Title: Context in Text: A systemic functional analysis of the Parable of the Sower Add Dissertation
Author: Philip Graber Update Dissertation
Email: click here to access email
Institution: Emory University, Program in Linguistics
Completed in: 2001
Linguistic Subfield(s): Text/Corpus Linguistics;
Director(s): Hendrikus Boers
Michael Gregory

Abstract: The relationship between text and context is a fundamental issue in the interpretation of the text of Matthew. The contention of this study is that certain limited aspects of context are embedded in texts. Systemic functional grammar (SFG) is a linguistic theory oriented toward describing how language functions in context. This study applies SFG to the Parable of the Sower, the explanation for Jesus' speaking in parables and the interpretation of the parable in Matthew 13:1-23 in order to clarify how language functions in these texts and how the texts predict limited but important aspects of their own context as a contribution to a better understanding of them. Analysis of the synoptic parallels in Mark and Luke is included to test how differences in context is reflected in differences between parallel texts. SFG makes explicit the relationships between three linguistically relevant variables of context of situation - field, tenor and mode - and the semantic functions that realize them - experiential, interpersonal, and textual meanings. These kinds of meanings are in turn realized by grammatical structures that are mapped onto one another in linear text. The analysis of the portion of Matthew's narrative points to context in which the evangelist addresses readers to convey the story of Jesus' words and deeds with authority, from a social position of higher status relative to those being addressed and a relatively low degree of social contact.

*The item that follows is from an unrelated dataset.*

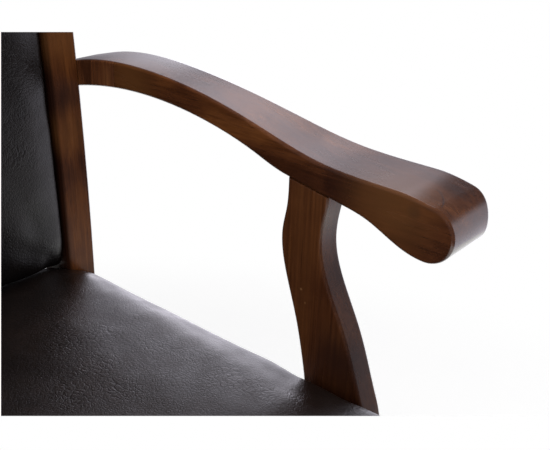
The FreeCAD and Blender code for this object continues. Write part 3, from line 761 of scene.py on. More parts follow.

The language of the text plays a constituting role in the social activity in which the evangelist is engaged, rather than an accompanying role relative to a social activity, with a degree of formality corresponding to the authoritative status of the writer. The social activity in the instantial situation is an explanation in which the evangelist, through Jesus' own authoritative words, accounts for differences in the ways in which two groups of people respond to him. Those who understand (who are also being addressed) do so by the enabling actions of God and those who fail to understand fail because of their own self-disabling actions.